# ANT FARMS - Anyone have one or getting one, advice needed please



## dropdead_fred (Aug 3, 2008)

hi there

i am thinking about getting myself one of the antworks gel ant farms, or something simmilar to this. i was just wondering if anyone else has these or any different kind of ant farm and what you think of them???

If anybody can give me some more information, advice or opinions, it would be appreciated :2thumb:.


----------



## dropdead_fred (Aug 3, 2008)

anybody?????


----------



## JESSLT (Jan 3, 2008)

I'm thinking of getting the antworks gel one, seem pretty good and you dont have to provide food or water which is a plus. I know you arent supposed to keep ant queens in them but a small colony of species such as Lasius Niger I'm sure would live quite happily in one. (And the antworks look great with the light you can get!! :whistling2 sorry, I know not much help, but thats what I reckon...


----------



## dropdead_fred (Aug 3, 2008)

thats what i was thinking aswell jesslt. im not big on my ant species though so what is the one you named?? lol.

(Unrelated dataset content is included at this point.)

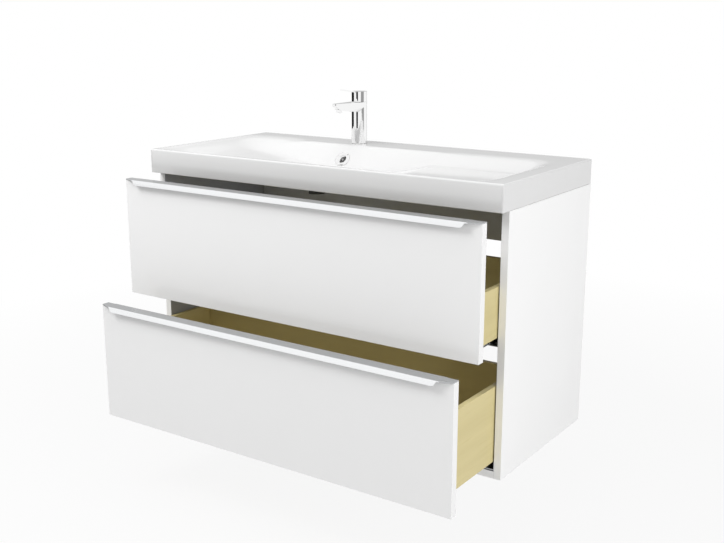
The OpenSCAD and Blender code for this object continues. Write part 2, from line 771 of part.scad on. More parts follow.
// The overflow's duct is cast under the bowl and ends in the wall of the waste's hole.
// d is its depth below the rim and s its distance in front of the recess's rear edge.
duct_w = 40;
duct_wall = 5;
duct_back = 12;                 // how far the duct reaches behind the recess's rear edge
duct_knee = 32;                 // where its rear wall meets its floor
duct_bottom = bowl_depth + basin_t + 16;
duct_end = -drain_y - ledge_d - waste_hole_r - 18;
function duct_point(s, d) = [recess_y1 - s, basin_top - d];
module duct(w, points) {
    translate([bowl_x - w / 2, 0, 0]) rotate([90, 0, 90]) linear_extrude(w)
        polygon([for (p = points) duct_point(p[0], p[1])]);
}
duct_top = overflow_drop - 11;
sleeve_wall = 3;
sleeve_r = overflow_hole_r + sleeve_wall;
wall_mid = basin_t * 0.5;
module duct_body() {
    duct(duct_w, [
        [rear_ratio * duct_top - wall_mid, duct_top], [-duct_back, duct_top],
        [-duct_back, overflow_drop + duct_wall], [duct_knee, duct_bottom], [duct_end, duct_bottom],
        [duct_end, bowl_depth + wall_mid],
        [rear_ratio * trough_depth, trough_depth + wall_mid]]);
}
module duct_cavity() {
    duct(duct_w - 2 * duct_wall, [
        [rear_ratio * duct_top - 2 * wall_mid, duct_top + duct_wall],
        [duct_wall - duct_back, duct_top + duct_wall],
        [duct_wall - duct_back, overflow_drop + duct_wall - 1],
        [duct_knee + 2, duct_bottom - duct_wall],
        [duct_end - duct_wall, duct_bottom - duct_wall], [duct_end - duct_wall, bowl_depth + basin_t],
        [rear_ratio * trough_depth - wall_mid, trough_depth + basin_t + 2]]);
    rod_y(bowl_x, [drain_y, recess_y1 - duct_end + duct_wall + 8], slot_z, slot_h / 2);
    rod_z(bowl_x, recess_y1 - duct_end + duct_wall + 4, [bowl_under - 4, slot_z], slot_h / 2);
}
module washbasin() {
    color("white") difference() {
        union() {
            difference() {
                rounded_plate([-half_w, half_w], [basin_front_y, 0], [cabinet_top, basin_top],
                    basin_corner_r);
                slab([-half_w + skirt_t, half_w - skirt_t], [basin_front_y + skirt_t, -skirt_t],
                    [cabinet_top - over, ledge_under]);
            }
            funnel(grow(concat(rim_outlines, [shelf_outline]), shell_g, basin_t));
            funnel(grow(bowl_outlines, shell_g, basin_t));
            funnel(grow([trough_outline, drain_outline], shell_g, basin_t));
            duct_body();
        }
        funnel(concat(grow(rim_outlines, over, -over), [shelf_outline]));
        funnel(bowl_outlines);
        funnel([trough_outline, drain_outline]);
        duct_cavity();
        rod_z(bowl_x, drain_y, [bowl_under - over, bowl_z + over], waste_hole_r);
        rod_z(bowl_x, tap_y, [ledge_under - over, basin_top + over], tap_hole_r);
        at_overflow() translate([0, 0, -28]) cylinder(r = overflow_hole_r + sleeve_wall + 0.5, h = 40);
    }
}
module overflow_ring() {
    color("silver") at_overflow() rotate_extrude() polygon([
        [overflow_hole_r, -12], [sleeve_r, -12], [sleeve_r, 0], [overflow_r, 0],
        [overflow_r, 1.5], [overflow_r - 4, 4], [sleeve_r, 2.5], [overflow_hole_r, -2]]);
}

// ---------- waste ----------

module waste_body() {
    color("silver") difference() {
        union() {
            rod_z(bowl_x, drain_y, [bowl_z, bowl_z + flange_t], waste_flange_r);
            rod_z(bowl_x, drain_y, [waste_bottom, bowl_z + eps], waste_r);
        }
        difference() {
            rod_z(bowl_x, drain_y, [waste_bottom - over, bowl_z + flange_t + over], waste_r - waste_wall);
            slab([bowl_x - waste_r, bowl_x + waste_r], [drain_y - guide_half, drain_y + guide_half],
                [guide_z, guide_z + guide_h]);
            slab([bowl_x - guide_half, bowl_x + guide_half], [drain_y - waste_r, drain_y + waste_r],
                [guide_z, guide_z + guide_h]);
            rod_z(bowl_x, drain_y, [guide_z, guide_z + guide_h], plug_stem_r + 3);
        }
        rod_z(bowl_x, drain_y, [guide_z - over, guide_z + guide_h + over], plug_stem_r + fit_gap);
        slab([bowl_x - waste_r - over, bowl_x + waste_r + over],
            [drain_y - slot_w / 2, drain_y + slot_w / 2], [slot_z - slot_h / 2, slot_z + slot_h / 2]);
        slab([bowl_x - slot_w / 2, bowl_x + slot_w / 2],
            [drain_y - waste_r - over, drain_y + waste_r + over],
            [slot_z - slot_h / 2, slot_z + slot_h / 2]);
        ring_z(bowl_x, drain_y, [groove_z, groove_z + groove_h], waste_r + over, waste_r - groove_depth);
    }
}
module waste_plug() {
    z0 = bowl_z + flange_t + seat_gap;
    color("silver") {
        translate([bowl_x, drain_y, z0]) rotate_extrude() polygon([
            [0, 0], [waste_flange_r - 3, 0], [waste_flange_r - 2, 1], [waste_flange_r - 3, 2.2],
            [waste_flange_r - 12, plug_t - 1], [0, plug_t]]);
        rod_z(bowl_x, drain_y, [guide_z - plug_lift - 2, z0 + eps], plug_stem_r);
    }
}
module waste_seal() {
    color("dimgray")
        ring_z(bowl_x, drain_y, [bowl_under - seal_t, bowl_under], waste_flange_r, waste_r + 0.2);
}
module waste_nut() {
    z = [waste_nut_z, waste_nut_z + waste_nut_h];
    color("whitesmoke") difference() {
        union() {
            rod_z(bowl_x, drain_y, [z[1] - 3, z[1]], waste_flange_r);
            translate([bowl_x, drain_y, z[0]]) cylinder(r = waste_flange_r - 1, h = waste_nut_h, $fn = 6);
        }
        rod_z(bowl_x, drain_y, [z[0] - over, z[1] + over], waste_r + fit_gap);
    }
}

// ---------- tap ----------

module at_tap() { translate([bowl_x, tap_y, 0]) children(); }

// Plan of the spout: a disc at the body and a small disc at the tip, joined by their tangents
module spout_plan(root_r) {
    reach = spout_reach - tip_r;
    a = asin((root_r - tip_r) / reach);
    circle(root_r - 0.02);
    translate([0, -reach]) circle(tip_r);
    polygon([
        [-root_r * cos(a), -root_r * sin(a)], [root_r * cos(a), -root_r * sin(a)],
        [tip_r * cos(a), -reach - tip_r * sin(a)], [-tip_r * cos(a), -reach - tip_r * sin(a)]]);
}
module spout() {
    z0 = tap_top - spout_h;
    intersection() {
        hull() {
            translate([0, 0, tap_top - spout_side])
                linear_extrude(spout_side + tip_rise + over) spout_plan(tap_r);
            translate([0, 0, z0 - over]) linear_extrude(1) spout_plan(tap_r - spout_slant);
        }
        rotate([90, 0, 90]) translate([0, 0, -tap_r - over]) linear_extrude(2 * tap_r + 2 * over) polygon([
            [tap_r, z0], [-tap_r, z0], [-aerator_reach + aerator_r, z0 + 7],
            [-aerator_reach - aerator_r, z0 + 11], [-spout_reach, tap_top + tip_rise - 2],
            [-spout_reach, tap_top + tip_rise], [-tap_r, tap_top], [tap_r, tap_top]]);
    }
}
module tap_body() {
    color("silver") at_tap() difference() {
        union() {
            rod_z(0, 0, [tap_base_z, tap_top], tap_r);
            spout();
        }
        rod_z(0, 0, [cartridge_z, tap_top + over], tap_bore_r);
        rod_z(0, stud_back, [tap_base_z - over, tap_base_z + stud_hole], stud_r + fit_gap);
        for (x = [-inlet_x, inlet_x]) {
            rod_z(x, inlet_y, [tap_base_z - over, tap_base_z + inlet_l], inlet_r);
            rod_z(x, inlet_y, [tap_base_z + inlet_l, cartridge_z + over], inlet_r + chamber_step);
        }
        rod_y(0, [-aerator_reach, 0], tap_top - spout_h / 2 - 1, 4);
        at_aerator() translate([0, 0, -aerator_r * 2])
            cylinder(r = aerator_r - aerator_step, h = aerator_r * 2 + 4);
    }
}
// The mouth of the spout, tilted towards the room
module at_aerator() {
    translate([0, -aerator_reach, tap_top - spout_h + 9]) rotate([-aerator_tilt, 0, 0]) children();
}
module tap_aerator() {
    color("silver") at_tap() at_aerator() difference() {
        union() {
            translate([0, 0, -aerator_drop]) cylinder(r = aerator_r - aerator_step - fit_gap, h = 9);
            translate([0, 0, -aerator_drop]) cylinder(r = aerator_r - 0.3, h = 3.6);
        }
        translate([0, 0, -aerator_drop - over]) cylinder(r = aerator_r - 2 * aerator_step, h = 3 + over);
    }
}
module tap_cartridge() {
    color("white") at_tap() difference() {
        rod_z(0, 0, [cartridge_z, cartridge_z + cartridge_h], tap_bore_r - fit_gap);
        rod_z(0, 0, [cartridge_z + spindle_low, cartridge_z + cartridge_h + over], stem_r + fit_gap);
    }
}
module tap_cartridge_nut() {
    z = [cartridge_z + cartridge_h, cartridge_z + cartridge_h + cartridge_nut_h];
    color("goldenrod") at_tap() ring_z(0, 0, z, tap_bore_r - fit_gap, stem_r + 3);
}
// The spindle turns in the cartridge and carries the cross pin on which the lever tilts
module tap_spindle() {
    pin_half = sqrt(tap_r * tap_r - pivot_back * pivot_back) - 1.5;
    color("silver") at_tap() {
        rod_z(0, 0, [cartridge_z + spindle_low + seat_gap, spindle_seat + eps], stem_r);
        rod_z(0, 0, [spindle_seat, pivot_z + spindle_above], spindle_r);
        rod_x([-pin_half, pin_half], pivot_back, pivot_z, pivot_r);
    }
}
module tap_lever() {
    pin_half = sqrt(tap_r * tap_r - pivot_back * pivot_back) - 1.3;
    plate_z = cap_top - lever_t;
    color("silver") at_tap() difference() {
        union() {
            rod_z(0, 0, [cap_z, cap_top], tap_r);
            rotate([90, 0, 90]) translate([0, 0, -6]) linear_extrude(12) polygon([
                [0, plate_z], [-tap_r + 2, plate_z], [-lever_reach, plate_z + lever_rise],
                [-lever_reach, cap_top + lever_rise], [-tap_r + 2, cap_top], [0, cap_top]]);
        }
        rod_z(0, 0, [cap_z - over, cap_top - cap_wall], tap_r - cap_wall);
        rod_x([-pin_half, pin_half], pivot_back, pivot_z, pivot_r + fit_gap);
        // the wedge that lets the back of the cap dip when the lever is lifted
        translate([0, pivot_back, pivot_z]) rotate([lift_deg, 0, 0])
            slab([-tap_r - over, tap_r + over], [-1, 2 * tap_r], [-20, -(pivot_z - tap_top) + seat_gap]);
        rod_y(0, [tap_r - cap_wall - over, tap_r + over], cap_z + screw_up, 2 + fit_gap);
    }
}
module tap_lever_screw() {
    color("gray") at_tap()
        rod_y(0, [tap_r - cap_wall - 0.5, tap_r - 0.8], cap_z + screw_up, 2);
}
module tap_gasket() {
    color("dimgray") at_tap() difference() {
        rod_z(0, 0, [basin_top, tap_base_z], tap_r - gasket_inset);
        rod_z(0, stud_back, [basin_top - over, tap_base_z + over], stud_r + 0.5);
        for (x = [-inlet_x, inlet_x]) rod_z(x, inlet_y, [basin_top - over, tap_base_z + over], inlet_r + 1);
    }
}
module tap_stud() {
    color("silver") at_tap()
        rod_z(0, stud_back, [ledge_under - clamp_t - 22, tap_base_z + stud_hole - seat_gap], stud_r);
}
module tap_clamp_plate() {
    color("gray") at_tap() difference() {
        rod_z(0, 0, [ledge_under - clamp_t, ledge_under], tap_hole_r + 3);
        slab([-clamp_notch, clamp_notch], [-tap_hole_r - 3 - over, 3],
            [ledge_under - clamp_t - over, ledge_under + over]);
        rod_z(0, stud_back, [ledge_under - clamp_t - over, ledge_under + over], stud_r + fit_gap);
    }
}
module tap_stud_nut() {
    z0 = ledge_under - clamp_t - stud_nut_h;
    color("goldenrod") at_tap() translate([0, stud_back, z0]) difference() {
        cylinder(r = stud_r + 3.5, h = stud_nut_h, $fn = 6);
        translate([0, 0, -over]) cylinder(r = stud_r + fit_gap, h = stud_nut_h + 2 * over);
    }
}

side_panel_left();
side_panel_right();
bottom_panel();
rear_rail();
carcass_dowels();
cam_housings();
cam_bolts();
hanger_housings();
hanger_hooks();
hanger_screws();
wall_plates();
upper_cabinet_runners();
lower_cabinet_runners();
runner_screws();
upper_middle_runners();
lower_middle_runners();
upper_front();
upper_handle();
upper_handle_screws();
upper_side_left();
upper_side_right();
upper_back_left();
upper_back_right();
upper_bottom();
trap_surround();
upper_drawer_runners();
upper_front_clips();
lower_front();
lower_handle();
lower_handle_screws();
lower_side_left();
lower_side_right();
lower_back();
lower_bottom();
lower_drawer_runners();
lower_front_clips();
washbasin();
overflow_ring();
waste_body();
waste_seal();
waste_nut();
waste_plug();
tap_gasket();
tap_body();
tap_aerator();
tap_cartridge();
tap_cartridge_nut();
tap_spindle();
tap_lever();
tap_lever_screw();
tap_stud();
tap_clamp_plate();
tap_stud_nut();
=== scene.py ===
# %% [markdown]
# # A floating vanity with a basin and a tap
#
# The cabinet hangs on a bathroom wall. It has white boards, an inside painted dark grey as shade, two
# stand-open drawers, metal handle profiles, a ceramic basin with a shelf beside its bowl, and a chrome tap.
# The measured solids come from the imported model, so this lesson is about looks: soft edges, glaze,
# grain, brushed and polished metal, and the light that shows them.

# %% Load the measured solids
import json
import math
import bmesh
import bpy
import numpy as np
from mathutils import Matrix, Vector

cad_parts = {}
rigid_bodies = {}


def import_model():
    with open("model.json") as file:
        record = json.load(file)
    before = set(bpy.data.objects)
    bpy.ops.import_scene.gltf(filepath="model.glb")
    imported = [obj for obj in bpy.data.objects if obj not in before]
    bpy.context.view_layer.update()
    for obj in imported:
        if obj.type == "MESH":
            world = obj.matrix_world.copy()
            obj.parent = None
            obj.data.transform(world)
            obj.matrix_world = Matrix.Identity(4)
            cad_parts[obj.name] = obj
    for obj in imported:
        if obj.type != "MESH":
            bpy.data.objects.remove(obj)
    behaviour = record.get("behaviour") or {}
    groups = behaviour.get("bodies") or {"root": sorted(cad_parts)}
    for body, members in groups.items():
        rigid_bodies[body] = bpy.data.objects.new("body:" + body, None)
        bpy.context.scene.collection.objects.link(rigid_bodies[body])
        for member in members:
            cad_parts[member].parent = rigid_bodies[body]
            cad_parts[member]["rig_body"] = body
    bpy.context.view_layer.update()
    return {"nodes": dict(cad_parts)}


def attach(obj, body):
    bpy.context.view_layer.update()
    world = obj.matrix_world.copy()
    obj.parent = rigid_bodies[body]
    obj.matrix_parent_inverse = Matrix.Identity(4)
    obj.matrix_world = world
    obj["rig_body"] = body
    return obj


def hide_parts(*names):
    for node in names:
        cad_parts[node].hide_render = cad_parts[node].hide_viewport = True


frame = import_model()

# %% [markdown]
# ## Camera
#
# The camera stands to the right of the vanity and a little above it. Its lens is a short telephoto,
# so the long fronts get only a gentle perspective. A camera looks along its own minus Z, and
# `to_track_quat` turns that axis towards the object while Y stays up.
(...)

but just wondered if anyones already got one??


----------



## macro junkie (Oct 27, 2007)

if u type in ant farm in the serch menu your get lots of threads all ready started on this subject


----------



## dropdead_fred (Aug 3, 2008)

ah ok thanks macro junkie, ill try that. do you have an ant farm at all?


----------



## dropdead_fred (Aug 3, 2008)

just checked and ive found a couple of threads, this first ones ok ; http://www.reptileforums.co.uk/spiders-inverts/216716-ants.html

but the second is a bit more helpfull ;
http://www.reptileforums.co.uk/spiders-inverts/215134-ants.html

does anybody have an ant farm?? it doesnt have to be one of the antworks gel ones, im just curious?


----------



## JESSLT (Jan 3, 2008)

The Lasius Niger is *ahem* the garden ant, I was trying to make it sound a bit posh!!! Great for ant farms though!! Antsectopia sell various species of ant, some very expensive though... Antsectopia Ant Shop


----------



## cooljules (May 20, 2008)

sounds coo, but its all alien to me! :whistling2:


----------



## dropdead_fred (Aug 3, 2008)

wow theres tonnes of different species on there, but yer some are pretty pricey, thanks though :2thumb:.


----------



## dropdead_fred (Aug 3, 2008)

does anybody else have an ant farm???


----------



## cubeykc (Aug 8, 2008)

what do you feed them?


----------



## ladybird (Sep 9, 2006)

I do, don't ever buy the ant gel ones because the ants just die. Get one that you put sand in! Like Antworld ant farms. I highly recommend this shop here http://www.antstore.net/shop/http://www.antstore.net
It's German so you have to wait a few days for delivery, but their stuff is excellent. I recommend the starter set


----------



## dropdead_fred (Aug 3, 2008)

thanks for that ladybird, what type of ants do you keep in yours?


----------



## tarantulabarn (Apr 21, 2005)

I have several species in glass ant farms i will get some pictures tomorow, also have several foir sale in my online shop along with other ant bits like feeds atc


----------



## dropdead_fred (Aug 3, 2008)

thanks tarantula barn would be good to see some other setups :2thumb:.

do you have a link for your website???


----------



## tarantulabarn (Apr 21, 2005)

yes it is tarantulabarn.co.uk

There are many differant way to keep ants, once you have a fertile queen you can keep her in a test tube set up for about 6 months, many need sand or wood and soil substrates and most eat honeywater or dead insects, i will get some piccys tomorow if i get time, if not on sunday when i am back from Hamm


----------



## dropdead_fred (Aug 3, 2008)

oh i should have guessed that lol.

and ok awesome, have fun at hamm you lucky git. :whip:


----------



## tarantulabarn (Apr 21, 2005)

Managed to get ready for Hamm early so have got some piccys for you

This is a picture from the Anstore website of the exact tank that Matt from custom aquaria is making me, this will be for my weaver ant, Polyrhachis dives, 
colony which has around 500 ants in it at the moment









Ant Queens laying eggs








More Queens








Some of the farms








Small colony awaitng new tank








Northern Wood Ants Formica lemani








European Red Ants Myrmica rubra


----------



## ladybird (Sep 9, 2006)

I've got lasius niger (black garden ant) in a starter setup from antstore.net, and I just bought a lasius flavus (yellow meadow ant) and messor barbarus (harvester ant) queens from them, so they're in hibernation right now.


----------